Dilaton-assisted generation of the Fermi scale from the Planck scale

In scale-invariant theories of gravity the Planck mass $M_P$, which appears due to spontaneous symmetry breaking, can be the only scale at the classical level. It was argued that the second scale can be generated by a quantum nonperturbative gravitational effect. The new scale, associated with the Higgs vacuum expectation value, can be orders of magnitude below $M_P$, leading to the hierarchy between the Fermi and the Planck scales. We study a theory in which the nonperturbative effect is sensitive both to the physics at energy scales as high as $M_P$ and to the low-energy, Standard Model physics. This makes it possible to constrain the mechanism from experiment. We find that the crucial ingredients of the mechanism are nonminimal coupling of the scalar fields to gravity, the approximate Weyl invariance at high energies, and the metastability of the low-energy vacuum.

Figure 1

The classical solutions in the model (6) satisfying the boundary conditions (20) at infinity. We take $\lambda (\theta )=0.01\cos 4\theta$, ${\xi }_{\chi }=0.2$, ${\xi }_h=0.02$. Left panel: The solid line represents the bounce, and the dashed line is a circle of radius $M_P^{*}$ [see Eqs. (24) and (25)]. Right panel: The solid line represents the singular instanton solution. Its trajectory, if drawn from $r=\infty$, follows the path of the bounce until the turning point, after which $\theta$ starts decreasing according to the asymptotics (33), while $\rho$ starts growing according to Eq. (30).

Figure 2

Left panel: The profile of the angular field component of the bounce (the solid red line with nonzero asymptotics at $r\to 0$) and of the instanton (the solid blue line with zero asymptotics at $r\to 0$). One sees that at $r{M}_P\gg 1$ the two Euclidean solutions almost coincide. The dashed line denotes the upper limit of $\theta$, above which the kinetic term of the scalar fields of the model (6) is not positive definite. Right panel: The solid line is the Euclidean Lagrangian (13) computed on the bounce or on the instanton.

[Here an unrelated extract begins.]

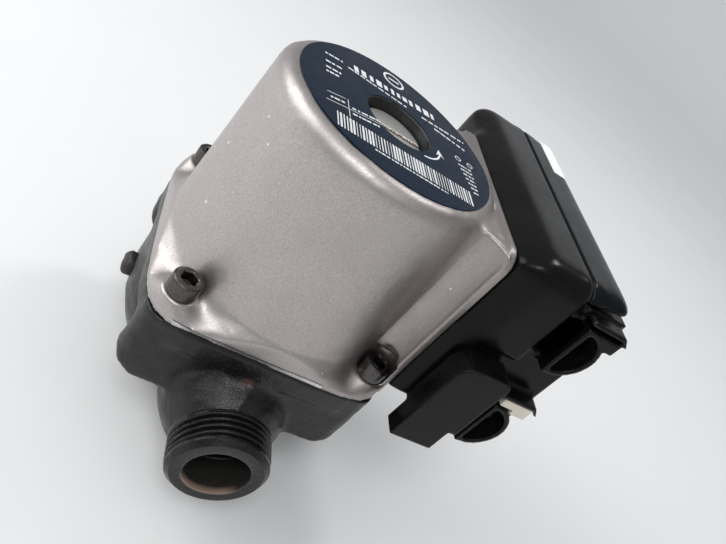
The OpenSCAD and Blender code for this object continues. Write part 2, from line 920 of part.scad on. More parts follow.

The dashed line is the correction to the Euclidean Lagrangian, $\delta {\mathcal{L}}_E$, due to nonzero $\delta$, $\delta B_{\text{bounce}}=\int dr{M}_P\delta {\mathcal{L}}_E$ [see Eq. (27)]. Here we take $\delta =1$. The parameters of the model are $\lambda (\theta )=0.01\cos 4\theta$, ${\xi }_{\chi }=0.2$, and ${\xi }_h=0.02$.

Figure 3

Left panel: The low-energy contribution to the instanton action (28) as a function of ${\xi }_h$ and for different values of ${\xi }_{\chi }$. From the top to the bottom line, $6{\xi }_{\chi }-1={10}^{-1}$, ${10}^{-2}$, ${10}^{-3}$. We see that $B_{\mathrm{LE}}$ is independent of ${\xi }_h$, at least when ${\xi }_h\lesssim {10}^{-2}$. Here $\lambda (\theta )=0.01\cos 4\theta$. Right panel: The high-energy contribution to the instanton action (28) as a function of $\delta$ and for different values of ${\xi }_{\chi }$. From the low to the large inclination, $6{\xi }_{\chi }-1={10}^{-1}$, ${10}^{-2}$, ${10}^{-3}$. We see that $|B_{\mathrm{HE}}|$ shows powerlike dependence on the deviation of ${\xi }_{\chi }$ from the conformal limit, in accordance with Eq. (43), while the sign of $B_{\mathrm{HE}}$ is different for the different values of $\delta$, and small $\delta$ are needed to obtain $B_{\mathrm{HE}}<0$.

Figure 4

The instanton action $B$ plotted against $m_t$ and ${\xi }_{\chi }$, with ${\xi }_h=0.02$ and $\delta ={10}^{-18}$ (left panel), and $\delta ={10}^{-20}$ (right panel). The grey dashed isoparametric curves are plotted with steps $\mathrm{\Delta }B=\pm 2000$, starting from $B=\log M_P/v\approx 37$. Here we take the function $\lambda (\theta )$ as the Higgs self-coupling constant undergoing RG running within the SM and under the SI renormalization scheme; see the text for details. The vertical dashed line marks the central value of the top mass $m_t=172.25\mathrm{GeV}$ [68], and the running of $\lambda$ is computed at the central value of the Higgs mass $m_H=125.09\mathrm{GeV}$ [69].

Figure 5

Schematic form of diagrams providing the leading correction to $\delta$ in perturbation theory above the classical vacuum (10). Here ${\tilde{h}}_{\mu \nu }$ is the metric fluctuation above the flat background.